━━━━━ INFORMATION SHOWN ━━━━━

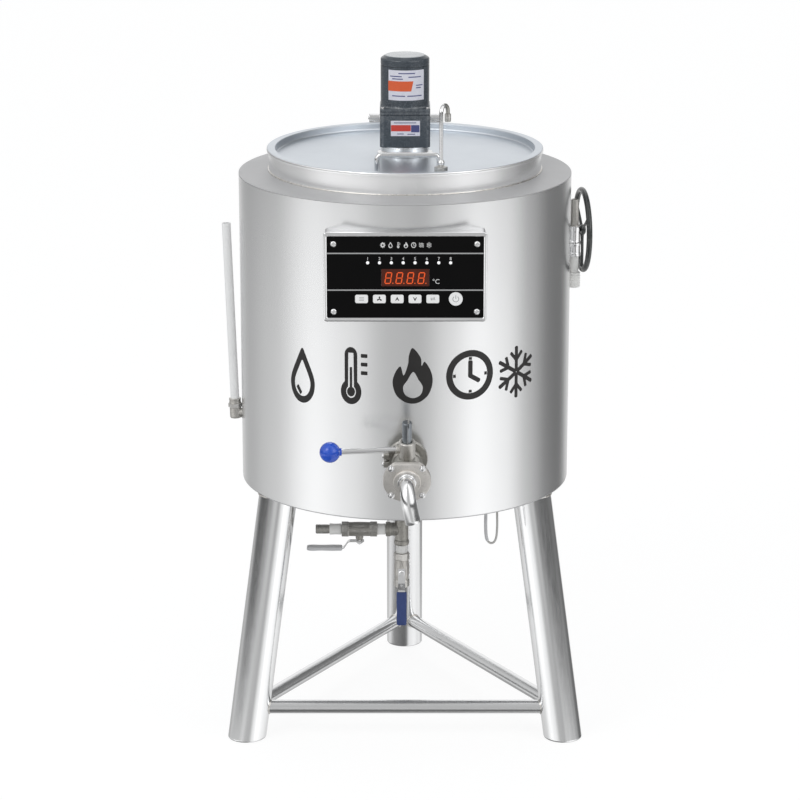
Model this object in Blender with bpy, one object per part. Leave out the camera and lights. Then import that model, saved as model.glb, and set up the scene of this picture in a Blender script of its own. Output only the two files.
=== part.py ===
"""Milk pasteurizer: a jacketed round tank on three splayed legs, with a geared stirrer on its lid.

Metres, +Z up. The front, with its control panel and outlet valve, faces -Y.
The origin lies on the floor, at the middle of the machine's outline seen from above.
"""

import math

import bmesh
import bpy
from mathutils import Matrix, Vector

# General clearances
GAP = 0.0003
OVERRUN = 0.004
WELD_DISTANCE = 0.000001
RUNNING_GAP = 0.0004

# Facets of round pieces, by size
SHELL_FACETS = 48
LEG_FACETS = 24
FITTING_FACETS = 16
ROD_FACETS = 10

# Tank shell, round the jacket and the pot
POT_RADIUS = 0.2455
WATER_GAP = 0.028
INSULATION_GAP = 0.0265
JACKET_RADIUS = POT_RADIUS + WATER_GAP
TANK_RADIUS = JACKET_RADIUS + INSULATION_GAP
TANK_BOTTOM_Z = 0.460
WALL_TOP_Z = 1.027
SHELL_SHEET = 0.0015
BOTTOM_SHEET = 0.0017
SHOULDER_RISE = 0.005
SHOULDER_EDGE = 0.0015

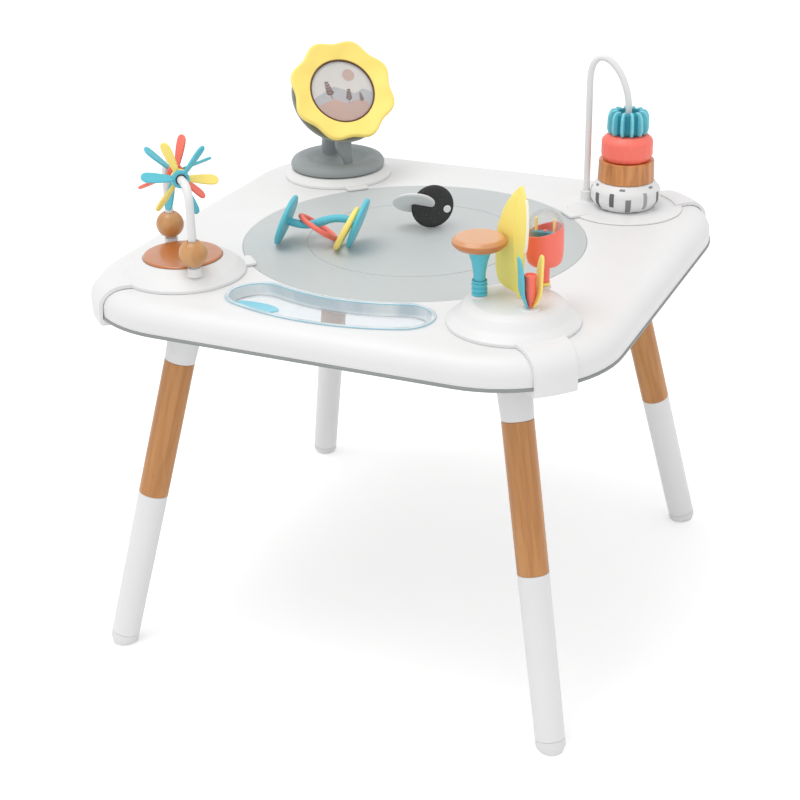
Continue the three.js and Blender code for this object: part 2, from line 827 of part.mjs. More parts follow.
// Flower pod
const flowerPod = podFrame('flower_pod', 'back_left');
{
  piece(flowerPod, 'flower_base', lowDome(flowerBase), 'white');
  const seat = flowerBase.plateau + gap;
  const foot = turned([
    [0, seat],
    [stand.footRadius, seat],
    [stand.footRadius, seat + stand.footEdge / 2],
    [stand.footRadius - stand.footEdge / 2, seat + stand.footEdge],
    [stand.coneRadius, seat + stand.coneTop],
    [0, seat + stand.coneTop],
  ], medium);
  const head = new THREE.Group();
  head.name = 'flower_head';
  head.position.set(-flower.forward, 0, flower.rise);
  head.rotation.set(0, -Math.PI / 2 + flower.tilt, 0);
  head.rotateZ(flower.turn);
  flowerPod.add(head);
  const behind = (distance) => new THREE.Vector3(
    -flower.forward + distance * Math.cos(flower.tilt),
    0,
    flower.rise - distance * Math.sin(flower.tilt),
  );
  const dishBack = dish.offset + dish.depth + gap;
  const postPath = new THREE.QuadraticBezierCurve3(
    new THREE.Vector3(stand.postOut, 0, seat + stand.footEdge / 2),
    behind(dishBack + stand.postKnee),
    behind(dishBack + stand.postRadius / 2),
  );
  const post = along([...postPath.getPoints(stand.postSteps), behind(dishBack)], stand.postRadius);
  const finger = new THREE.Shape();
  finger.moveTo(-clicker.halfWide, 0);
  finger.lineTo(clicker.halfWide, 0);
  finger.lineTo(clicker.halfWide, clicker.height - clicker.halfWide);
  finger.absarc(0, clicker.height - clicker.halfWide, clicker.halfWide, 0, Math.PI, false);
  finger.closePath();
  const tongue = softPlate(finger, clicker.thick, propeller.round, sides)
    .rotateX(Math.PI / 2)
    .rotateZ(Math.PI / 2)
    .rotateY(clicker.lean)
    .translate(-clicker.forward, 0, seat + stand.footEdge / 2);
  piece(flowerPod, 'flower_stand', join(foot, post, tongue), 'darkGrey');

  const outline = new THREE.Shape();
  const count = flower.lobes * flower.lobeSteps;
  for (let step = 0; step < count; step += 1) {
    const angle = step * Math.PI * 2 / count;
    const radius = flower.lobeRadius + flower.lobeDepth * Math.cos(flower.lobes * angle);
    if (step === 0) outline.moveTo(radius, 0);
    else outline.lineTo(radius * Math.cos(angle), radius * Math.sin(angle));
  }
  outline.closePath();
  const plate = softPlate(outline, flower.thick, flower.round, 1);
  const recess = rod(flower.recessRadius, flower.thick - flower.recessDeep, flower.thick + wall, medium);
  const hub = rod(flower.hubRadius, -flower.hubLength, flower.round, coarse);
  const bore = rod(flower.axleRadius + runningGap, -2 * flower.hubLength, flower.axleDeep, coarse);
  piece(head, 'flower_petals', cut(join(cut(plate, recess), hub), bore), 'yellow');
  const floorHeight = flower.thick - flower.recessDeep + gap;
  const pictureTop = floorHeight + picture.thick;
  piece(head, 'flower_picture', rod(picture.radius, floorHeight, pictureTop, medium), 'cream');
  const paneLow = pictureTop + gap;
  piece(head, 'flower_window', turned([
    [0, paneLow],
    [windowPane.radius, paneLow],
    [windowPane.radius, paneLow + windowPane.edge],
    [windowPane.browRadius, paneLow + windowPane.brow],
    [0, paneLow + windowPane.crown],
  ], medium), 'clear');
  const rimHeight = -dish.offset;
  const backHeight = rimHeight - dish.depth;
  const axle = rod(flower.axleRadius, backHeight + dish.thick / 2, flower.axleDeep - gap, coarse);
  piece(head, 'flower_dish', join(turned([
    [0, backHeight],
    [dish.backRadius, backHeight],
    [dish.radius, rimHeight],
    [dish.radius, rimHeight + dish.thick],
    [dish.radius - dish.thick, rimHeight + dish.thick],
    [dish.backRadius, backHeight + dish.thick],
    [0, backHeight + dish.thick],
  ], medium), axle), 'darkGrey');
}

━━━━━

PROBLEM STATEMENT »
Return all of the data exactly as it reads.

ANSWER TO THIS TASK »
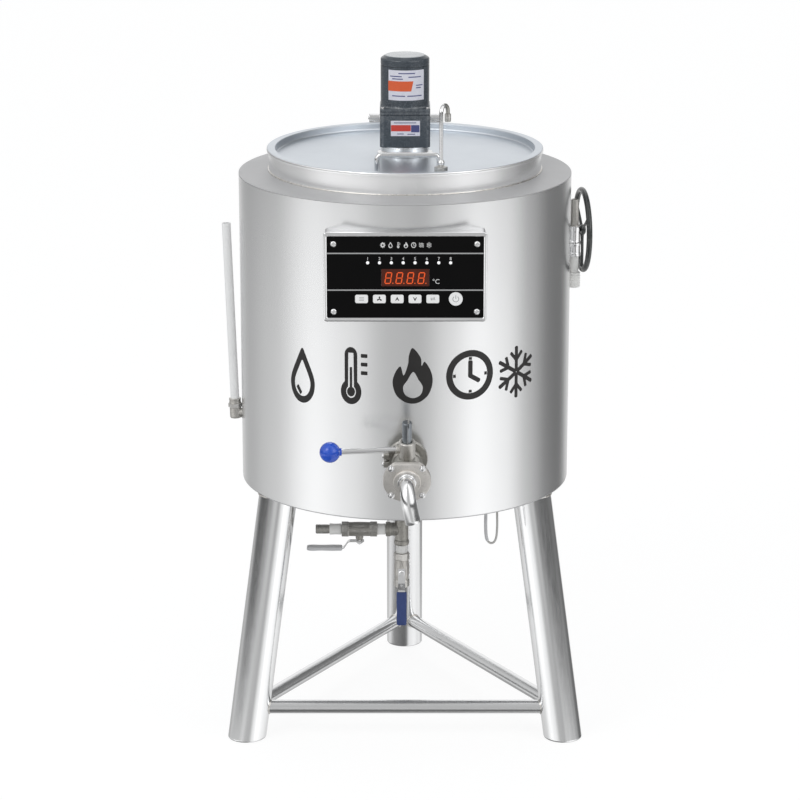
Model this object in Blender with bpy, one object per part. Leave out the camera and lights. Then import that model, saved as model.glb, and set up the scene of this picture in a Blender script of its own. Output only the two files.
=== part.py ===
"""Milk pasteurizer: a jacketed round tank on three splayed legs, with a geared stirrer on its lid.

Metres, +Z up. The front, with its control panel and outlet valve, faces -Y.
The origin lies on the floor, at the middle of the machine's outline seen from above.
"""

import math

import bmesh
import bpy
from mathutils import Matrix, Vector

# General clearances
GAP = 0.0003
OVERRUN = 0.004
WELD_DISTANCE = 0.000001
RUNNING_GAP = 0.0004

# Facets of round pieces, by size
SHELL_FACETS = 48
LEG_FACETS = 24
FITTING_FACETS = 16
ROD_FACETS = 10

# Tank shell, round the jacket and the pot
POT_RADIUS = 0.2455
WATER_GAP = 0.028
INSULATION_GAP = 0.0265
JACKET_RADIUS = POT_RADIUS + WATER_GAP
TANK_RADIUS = JACKET_RADIUS + INSULATION_GAP
TANK_BOTTOM_Z = 0.460
WALL_TOP_Z = 1.027
SHELL_SHEET = 0.0015
BOTTOM_SHEET = 0.0017
SHOULDER_RISE = 0.005
SHOULDER_EDGE = 0.0015

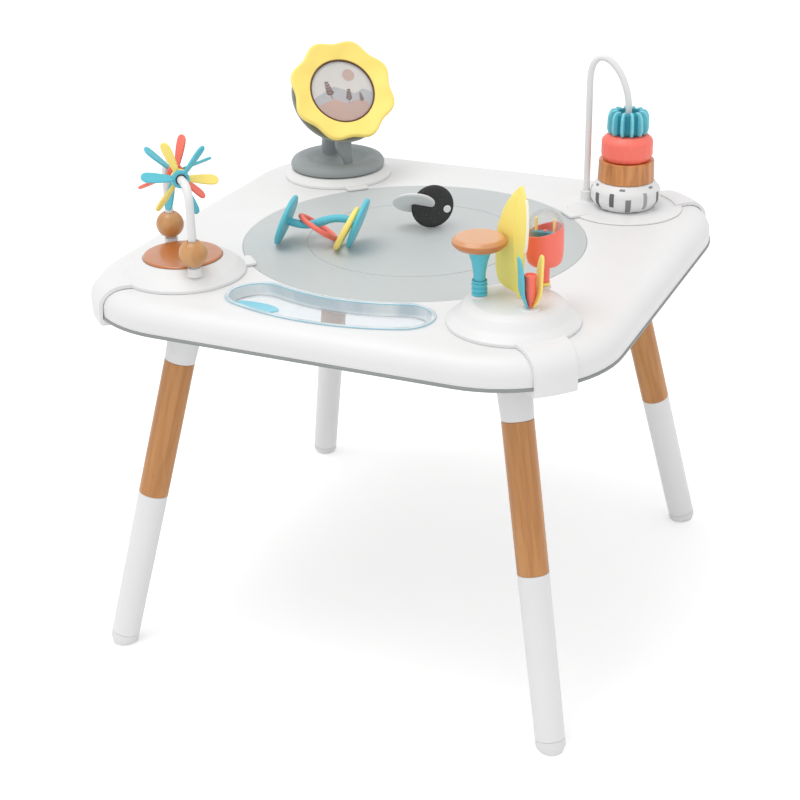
Continue the three.js and Blender code for this object: part 2, from line 827 of part.mjs. More parts follow.
// Flower pod
const flowerPod = podFrame('flower_pod', 'back_left');
{
  piece(flowerPod, 'flower_base', lowDome(flowerBase), 'white');
  const seat = flowerBase.plateau + gap;
  const foot = turned([
    [0, seat],
    [stand.footRadius, seat],
    [stand.footRadius, seat + stand.footEdge / 2],
    [stand.footRadius - stand.footEdge / 2, seat + stand.footEdge],
    [stand.coneRadius, seat + stand.coneTop],
    [0, seat + stand.coneTop],
  ], medium);
  const head = new THREE.Group();
  head.name = 'flower_head';
  head.position.set(-flower.forward, 0, flower.rise);
  head.rotation.set(0, -Math.PI / 2 + flower.tilt, 0);
  head.rotateZ(flower.turn);
  flowerPod.add(head);
  const behind = (distance) => new THREE.Vector3(
    -flower.forward + distance * Math.cos(flower.tilt),
    0,
    flower.rise - distance * Math.sin(flower.tilt),
  );
  const dishBack = dish.offset + dish.depth + gap;
  const postPath = new THREE.QuadraticBezierCurve3(
    new THREE.Vector3(stand.postOut, 0, seat + stand.footEdge / 2),
    behind(dishBack + stand.postKnee),
    behind(dishBack + stand.postRadius / 2),
  );
  const post = along([...postPath.getPoints(stand.postSteps), behind(dishBack)], stand.postRadius);
  const finger = new THREE.Shape();
  finger.moveTo(-clicker.halfWide, 0);
  finger.lineTo(clicker.halfWide, 0);
  finger.lineTo(clicker.halfWide, clicker.height - clicker.halfWide);
  finger.absarc(0, clicker.height - clicker.halfWide, clicker.halfWide, 0, Math.PI, false);
  finger.closePath();
  const tongue = softPlate(finger, clicker.thick, propeller.round, sides)
    .rotateX(Math.PI / 2)
    .rotateZ(Math.PI / 2)
    .rotateY(clicker.lean)
    .translate(-clicker.forward, 0, seat + stand.footEdge / 2);
  piece(flowerPod, 'flower_stand', join(foot, post, tongue), 'darkGrey');

  const outline = new THREE.Shape();
  const count = flower.lobes * flower.lobeSteps;
  for (let step = 0; step < count; step += 1) {
    const angle = step * Math.PI * 2 / count;
    const radius = flower.lobeRadius + flower.lobeDepth * Math.cos(flower.lobes * angle);
    if (step === 0) outline.moveTo(radius, 0);
    else outline.lineTo(radius * Math.cos(angle), radius * Math.sin(angle));
  }
  outline.closePath();
  const plate = softPlate(outline, flower.thick, flower.round, 1);
  const recess = rod(flower.recessRadius, flower.thick - flower.recessDeep, flower.thick + wall, medium);
  const hub = rod(flower.hubRadius, -flower.hubLength, flower.round, coarse);
  const bore = rod(flower.axleRadius + runningGap, -2 * flower.hubLength, flower.axleDeep, coarse);
  piece(head, 'flower_petals', cut(join(cut(plate, recess), hub), bore), 'yellow');
  const floorHeight = flower.thick - flower.recessDeep + gap;
  const pictureTop = floorHeight + picture.thick;
  piece(head, 'flower_picture', rod(picture.radius, floorHeight, pictureTop, medium), 'cream');
  const paneLow = pictureTop + gap;
  piece(head, 'flower_window', turned([
    [0, paneLow],
    [windowPane.radius, paneLow],
    [windowPane.radius, paneLow + windowPane.edge],
    [windowPane.browRadius, paneLow + windowPane.brow],
    [0, paneLow + windowPane.crown],
  ], medium), 'clear');
  const rimHeight = -dish.offset;
  const backHeight = rimHeight - dish.depth;
  const axle = rod(flower.axleRadius, backHeight + dish.thick / 2, flower.axleDeep - gap, coarse);
  piece(head, 'flower_dish', join(turned([
    [0, backHeight],
    [dish.backRadius, backHeight],
    [dish.radius, rimHeight],
    [dish.radius, rimHeight + dish.thick],
    [dish.radius - dish.thick, rimHeight + dish.thick],
    [dish.backRadius, backHeight + dish.thick],
    [0, backHeight + dish.thick],
  ], medium), axle), 'darkGrey');
}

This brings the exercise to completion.